* **Dataset section**
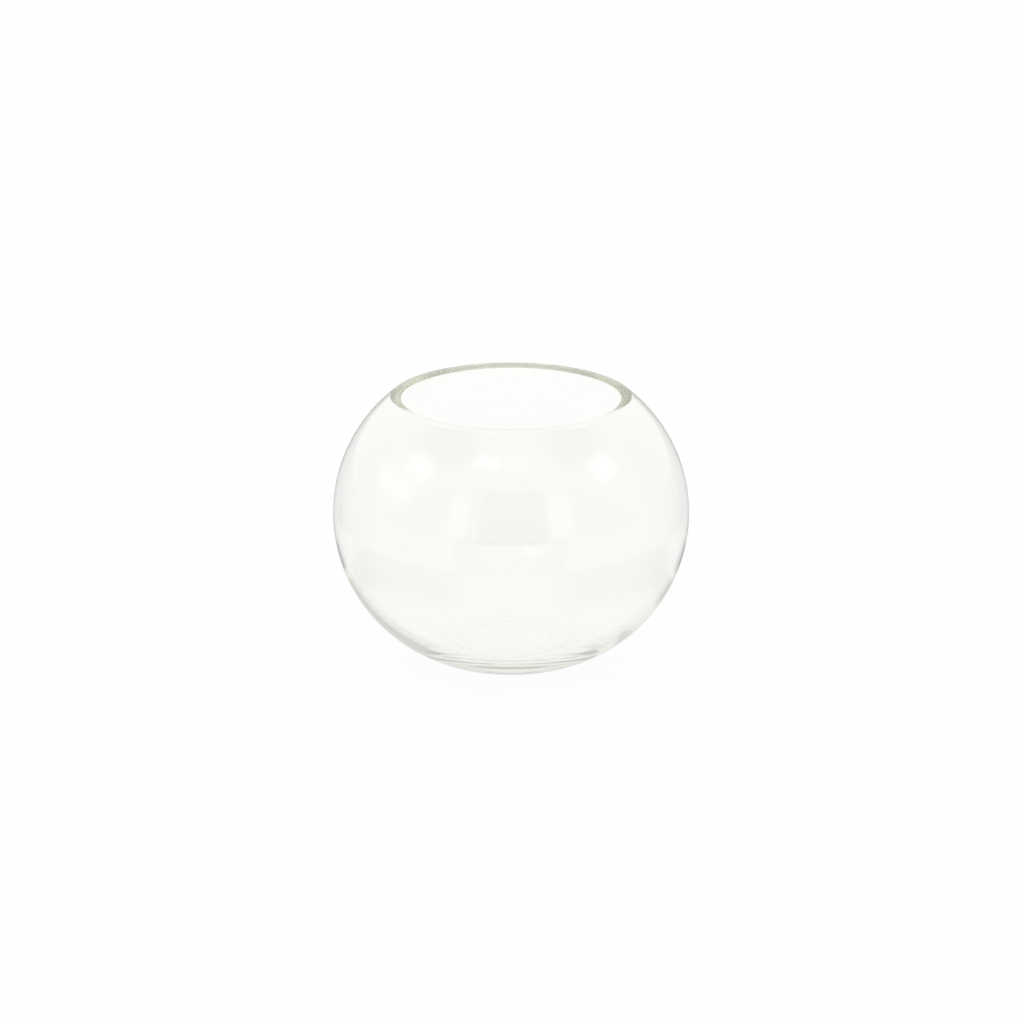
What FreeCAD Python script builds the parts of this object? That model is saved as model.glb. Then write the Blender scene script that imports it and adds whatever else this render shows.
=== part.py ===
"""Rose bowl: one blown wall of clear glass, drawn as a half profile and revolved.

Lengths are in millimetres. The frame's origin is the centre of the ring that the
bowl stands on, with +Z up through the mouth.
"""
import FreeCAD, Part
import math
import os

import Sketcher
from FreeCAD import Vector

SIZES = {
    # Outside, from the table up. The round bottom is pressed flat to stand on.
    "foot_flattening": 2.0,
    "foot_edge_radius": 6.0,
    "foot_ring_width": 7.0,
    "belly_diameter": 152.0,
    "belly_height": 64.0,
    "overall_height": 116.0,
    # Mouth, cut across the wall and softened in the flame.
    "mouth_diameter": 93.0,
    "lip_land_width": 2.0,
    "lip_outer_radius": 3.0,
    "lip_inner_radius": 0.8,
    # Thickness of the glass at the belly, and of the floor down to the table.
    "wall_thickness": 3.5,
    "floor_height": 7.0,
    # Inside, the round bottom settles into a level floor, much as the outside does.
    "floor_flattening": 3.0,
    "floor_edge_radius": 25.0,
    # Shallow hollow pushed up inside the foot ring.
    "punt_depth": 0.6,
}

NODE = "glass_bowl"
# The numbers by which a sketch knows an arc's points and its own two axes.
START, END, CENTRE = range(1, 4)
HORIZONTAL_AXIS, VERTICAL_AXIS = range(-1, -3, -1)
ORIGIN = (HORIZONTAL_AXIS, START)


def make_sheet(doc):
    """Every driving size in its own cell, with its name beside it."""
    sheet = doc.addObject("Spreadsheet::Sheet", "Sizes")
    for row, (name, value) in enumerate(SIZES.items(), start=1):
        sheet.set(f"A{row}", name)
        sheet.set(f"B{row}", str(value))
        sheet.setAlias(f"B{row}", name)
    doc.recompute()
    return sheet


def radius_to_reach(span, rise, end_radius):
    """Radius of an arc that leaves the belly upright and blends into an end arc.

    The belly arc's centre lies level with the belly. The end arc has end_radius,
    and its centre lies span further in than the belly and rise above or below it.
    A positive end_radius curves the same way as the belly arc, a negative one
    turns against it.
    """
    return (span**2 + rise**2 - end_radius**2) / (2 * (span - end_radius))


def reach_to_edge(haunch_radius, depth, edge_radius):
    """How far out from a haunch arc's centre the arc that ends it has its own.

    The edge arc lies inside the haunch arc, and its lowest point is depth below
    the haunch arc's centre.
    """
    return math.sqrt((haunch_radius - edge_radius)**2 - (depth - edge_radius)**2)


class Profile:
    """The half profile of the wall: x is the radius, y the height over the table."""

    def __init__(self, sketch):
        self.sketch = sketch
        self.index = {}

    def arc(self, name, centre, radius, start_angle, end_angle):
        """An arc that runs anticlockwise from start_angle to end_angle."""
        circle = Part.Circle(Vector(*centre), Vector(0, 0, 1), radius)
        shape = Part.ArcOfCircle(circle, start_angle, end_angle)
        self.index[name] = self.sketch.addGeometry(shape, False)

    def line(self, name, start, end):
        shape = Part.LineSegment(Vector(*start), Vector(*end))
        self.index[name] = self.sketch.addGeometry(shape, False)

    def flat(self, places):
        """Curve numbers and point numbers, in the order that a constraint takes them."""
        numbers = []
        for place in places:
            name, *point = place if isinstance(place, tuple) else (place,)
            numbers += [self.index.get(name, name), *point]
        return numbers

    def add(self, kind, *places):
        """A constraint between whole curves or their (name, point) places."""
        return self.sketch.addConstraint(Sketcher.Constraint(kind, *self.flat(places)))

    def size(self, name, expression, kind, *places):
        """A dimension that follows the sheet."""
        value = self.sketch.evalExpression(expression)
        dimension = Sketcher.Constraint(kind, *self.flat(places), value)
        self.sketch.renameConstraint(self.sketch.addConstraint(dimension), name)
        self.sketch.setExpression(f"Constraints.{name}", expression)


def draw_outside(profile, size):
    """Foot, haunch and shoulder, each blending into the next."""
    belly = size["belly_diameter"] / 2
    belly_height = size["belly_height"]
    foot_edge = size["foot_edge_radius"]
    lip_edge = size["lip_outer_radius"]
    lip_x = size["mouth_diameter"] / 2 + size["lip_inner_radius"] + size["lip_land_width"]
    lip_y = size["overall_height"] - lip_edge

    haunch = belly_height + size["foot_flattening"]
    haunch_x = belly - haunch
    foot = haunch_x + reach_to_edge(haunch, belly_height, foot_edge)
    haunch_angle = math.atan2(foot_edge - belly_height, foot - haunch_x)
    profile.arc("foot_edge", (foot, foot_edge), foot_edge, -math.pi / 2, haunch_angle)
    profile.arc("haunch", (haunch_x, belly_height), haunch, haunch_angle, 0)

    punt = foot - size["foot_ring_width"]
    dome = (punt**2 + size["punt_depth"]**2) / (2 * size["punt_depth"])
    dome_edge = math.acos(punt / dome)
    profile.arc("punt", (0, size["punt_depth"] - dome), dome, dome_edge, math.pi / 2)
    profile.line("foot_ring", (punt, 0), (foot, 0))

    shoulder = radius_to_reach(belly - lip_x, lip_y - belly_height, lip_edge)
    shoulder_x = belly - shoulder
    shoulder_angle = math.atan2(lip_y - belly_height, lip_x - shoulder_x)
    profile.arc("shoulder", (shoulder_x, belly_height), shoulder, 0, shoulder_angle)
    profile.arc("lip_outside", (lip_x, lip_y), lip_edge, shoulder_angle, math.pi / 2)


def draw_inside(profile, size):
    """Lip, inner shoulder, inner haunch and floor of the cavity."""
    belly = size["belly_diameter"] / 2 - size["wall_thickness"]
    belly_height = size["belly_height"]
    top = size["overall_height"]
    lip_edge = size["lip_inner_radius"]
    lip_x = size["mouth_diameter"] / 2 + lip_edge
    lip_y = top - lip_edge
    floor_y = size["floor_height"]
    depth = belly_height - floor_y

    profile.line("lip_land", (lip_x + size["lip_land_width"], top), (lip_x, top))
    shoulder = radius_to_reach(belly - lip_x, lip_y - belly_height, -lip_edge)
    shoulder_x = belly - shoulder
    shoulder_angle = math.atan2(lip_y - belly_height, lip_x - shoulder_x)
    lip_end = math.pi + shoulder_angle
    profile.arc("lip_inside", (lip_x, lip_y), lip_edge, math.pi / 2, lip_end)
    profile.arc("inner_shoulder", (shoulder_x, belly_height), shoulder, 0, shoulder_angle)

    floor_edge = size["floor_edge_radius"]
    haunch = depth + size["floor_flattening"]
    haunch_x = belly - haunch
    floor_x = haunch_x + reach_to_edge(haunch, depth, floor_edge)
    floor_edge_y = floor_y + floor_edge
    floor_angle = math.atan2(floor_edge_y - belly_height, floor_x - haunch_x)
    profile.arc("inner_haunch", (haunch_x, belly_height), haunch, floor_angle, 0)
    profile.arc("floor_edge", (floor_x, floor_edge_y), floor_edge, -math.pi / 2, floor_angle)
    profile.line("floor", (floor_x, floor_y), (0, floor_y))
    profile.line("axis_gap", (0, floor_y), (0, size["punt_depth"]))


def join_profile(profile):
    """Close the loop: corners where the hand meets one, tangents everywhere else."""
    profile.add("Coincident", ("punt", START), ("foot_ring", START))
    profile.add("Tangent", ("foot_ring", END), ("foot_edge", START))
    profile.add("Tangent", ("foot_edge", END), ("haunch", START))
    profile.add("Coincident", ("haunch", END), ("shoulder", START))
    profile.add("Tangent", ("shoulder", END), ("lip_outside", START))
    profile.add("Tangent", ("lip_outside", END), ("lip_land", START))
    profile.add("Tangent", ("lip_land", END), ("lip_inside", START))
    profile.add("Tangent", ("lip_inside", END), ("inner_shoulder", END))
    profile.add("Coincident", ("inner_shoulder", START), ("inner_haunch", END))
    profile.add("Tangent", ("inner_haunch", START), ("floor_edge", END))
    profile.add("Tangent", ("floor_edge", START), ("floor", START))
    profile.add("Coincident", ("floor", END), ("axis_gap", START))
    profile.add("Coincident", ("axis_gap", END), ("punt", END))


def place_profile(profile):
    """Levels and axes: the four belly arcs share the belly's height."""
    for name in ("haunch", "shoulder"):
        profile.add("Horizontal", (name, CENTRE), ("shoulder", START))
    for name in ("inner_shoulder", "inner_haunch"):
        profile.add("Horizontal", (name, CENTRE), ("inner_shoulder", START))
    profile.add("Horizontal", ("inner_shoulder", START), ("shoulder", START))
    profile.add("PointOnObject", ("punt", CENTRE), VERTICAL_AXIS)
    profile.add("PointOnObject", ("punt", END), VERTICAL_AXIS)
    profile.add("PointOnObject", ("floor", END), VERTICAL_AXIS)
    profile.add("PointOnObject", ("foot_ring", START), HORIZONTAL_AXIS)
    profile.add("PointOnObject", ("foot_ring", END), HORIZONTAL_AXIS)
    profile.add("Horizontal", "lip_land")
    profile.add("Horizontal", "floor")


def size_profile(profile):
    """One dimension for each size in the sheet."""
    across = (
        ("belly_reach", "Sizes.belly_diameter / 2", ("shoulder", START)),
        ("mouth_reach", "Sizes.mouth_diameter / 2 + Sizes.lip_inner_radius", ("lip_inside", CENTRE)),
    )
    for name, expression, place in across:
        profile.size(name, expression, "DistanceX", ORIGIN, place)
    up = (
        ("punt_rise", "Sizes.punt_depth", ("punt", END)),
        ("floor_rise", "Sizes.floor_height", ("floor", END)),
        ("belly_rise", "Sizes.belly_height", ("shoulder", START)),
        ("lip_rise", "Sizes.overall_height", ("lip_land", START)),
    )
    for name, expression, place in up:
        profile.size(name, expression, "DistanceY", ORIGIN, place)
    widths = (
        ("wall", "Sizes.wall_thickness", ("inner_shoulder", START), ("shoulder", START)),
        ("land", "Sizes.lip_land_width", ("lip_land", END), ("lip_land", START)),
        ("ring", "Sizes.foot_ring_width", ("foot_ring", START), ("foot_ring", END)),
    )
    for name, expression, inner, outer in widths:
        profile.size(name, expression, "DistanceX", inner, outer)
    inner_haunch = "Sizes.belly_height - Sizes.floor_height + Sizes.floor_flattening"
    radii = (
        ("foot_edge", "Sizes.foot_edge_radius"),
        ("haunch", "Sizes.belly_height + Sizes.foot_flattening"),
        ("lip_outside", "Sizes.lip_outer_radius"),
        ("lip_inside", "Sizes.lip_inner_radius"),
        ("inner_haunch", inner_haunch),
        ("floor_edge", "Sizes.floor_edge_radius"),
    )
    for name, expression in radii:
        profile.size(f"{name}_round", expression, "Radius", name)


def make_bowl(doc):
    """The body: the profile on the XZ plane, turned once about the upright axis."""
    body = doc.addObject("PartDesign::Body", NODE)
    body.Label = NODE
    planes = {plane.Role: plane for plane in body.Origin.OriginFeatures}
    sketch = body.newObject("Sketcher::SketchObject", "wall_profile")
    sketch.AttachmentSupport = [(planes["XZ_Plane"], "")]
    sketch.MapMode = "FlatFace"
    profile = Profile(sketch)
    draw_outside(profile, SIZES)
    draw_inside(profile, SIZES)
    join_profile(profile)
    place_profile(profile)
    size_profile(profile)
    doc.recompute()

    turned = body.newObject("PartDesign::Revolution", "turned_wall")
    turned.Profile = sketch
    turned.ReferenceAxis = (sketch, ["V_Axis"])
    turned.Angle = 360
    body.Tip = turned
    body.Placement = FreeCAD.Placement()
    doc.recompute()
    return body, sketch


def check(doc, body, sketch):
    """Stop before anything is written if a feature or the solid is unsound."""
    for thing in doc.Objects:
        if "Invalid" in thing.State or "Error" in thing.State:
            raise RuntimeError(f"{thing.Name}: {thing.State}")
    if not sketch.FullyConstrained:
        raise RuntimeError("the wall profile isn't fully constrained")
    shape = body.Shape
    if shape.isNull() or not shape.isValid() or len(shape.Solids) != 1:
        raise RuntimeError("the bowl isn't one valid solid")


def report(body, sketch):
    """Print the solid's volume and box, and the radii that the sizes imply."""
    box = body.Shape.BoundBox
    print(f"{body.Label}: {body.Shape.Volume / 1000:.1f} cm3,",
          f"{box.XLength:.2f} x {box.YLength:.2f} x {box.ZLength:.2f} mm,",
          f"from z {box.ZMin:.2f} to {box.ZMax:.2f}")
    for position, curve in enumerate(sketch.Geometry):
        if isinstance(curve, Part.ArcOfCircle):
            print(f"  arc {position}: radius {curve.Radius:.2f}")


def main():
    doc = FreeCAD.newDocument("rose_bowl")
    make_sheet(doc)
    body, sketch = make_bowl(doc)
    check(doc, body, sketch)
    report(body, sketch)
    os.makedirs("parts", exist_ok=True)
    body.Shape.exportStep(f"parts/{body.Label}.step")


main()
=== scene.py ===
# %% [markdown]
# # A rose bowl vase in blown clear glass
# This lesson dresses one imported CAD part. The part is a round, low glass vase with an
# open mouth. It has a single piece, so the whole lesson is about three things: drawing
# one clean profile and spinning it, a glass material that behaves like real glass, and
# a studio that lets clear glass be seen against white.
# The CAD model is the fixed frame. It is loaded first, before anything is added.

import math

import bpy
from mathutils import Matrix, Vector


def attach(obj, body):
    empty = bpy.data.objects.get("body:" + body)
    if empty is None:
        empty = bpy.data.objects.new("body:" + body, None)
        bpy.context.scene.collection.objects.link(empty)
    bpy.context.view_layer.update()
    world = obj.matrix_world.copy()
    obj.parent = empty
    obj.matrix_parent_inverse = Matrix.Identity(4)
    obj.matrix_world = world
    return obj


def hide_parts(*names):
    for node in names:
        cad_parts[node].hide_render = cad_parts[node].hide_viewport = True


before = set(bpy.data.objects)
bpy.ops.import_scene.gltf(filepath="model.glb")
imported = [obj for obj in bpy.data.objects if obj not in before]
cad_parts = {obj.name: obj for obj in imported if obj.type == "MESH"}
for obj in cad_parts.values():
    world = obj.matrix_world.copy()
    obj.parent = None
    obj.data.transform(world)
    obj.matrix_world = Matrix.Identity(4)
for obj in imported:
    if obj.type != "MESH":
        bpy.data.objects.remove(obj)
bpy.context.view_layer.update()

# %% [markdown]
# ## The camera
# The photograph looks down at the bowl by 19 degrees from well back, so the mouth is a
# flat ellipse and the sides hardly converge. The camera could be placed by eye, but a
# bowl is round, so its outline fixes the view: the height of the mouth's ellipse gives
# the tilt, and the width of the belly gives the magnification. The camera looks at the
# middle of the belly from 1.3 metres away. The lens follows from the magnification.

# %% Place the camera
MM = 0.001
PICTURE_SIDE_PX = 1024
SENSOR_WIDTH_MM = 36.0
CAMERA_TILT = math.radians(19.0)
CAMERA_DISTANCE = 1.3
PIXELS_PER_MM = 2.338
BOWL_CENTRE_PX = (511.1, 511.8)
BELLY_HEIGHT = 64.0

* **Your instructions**
Proceeding from the line containing "for position, curve" through the line containing "# # A rose bowl vase in blown clear glass", transcribe the lines above exactly, both end lines included.

* **Reply**
    for position, curve in enumerate(sketch.Geometry):
        if isinstance(curve, Part.ArcOfCircle):
            print(f"  arc {position}: radius {curve.Radius:.2f}")


def main():
    doc = FreeCAD.newDocument("rose_bowl")
    make_sheet(doc)
    body, sketch = make_bowl(doc)
    check(doc, body, sketch)
    report(body, sketch)
    os.makedirs("parts", exist_ok=True)
    body.Shape.exportStep(f"parts/{body.Label}.step")


main()
=== scene.py ===
# %% [markdown]
# # A rose bowl vase in blown clear glass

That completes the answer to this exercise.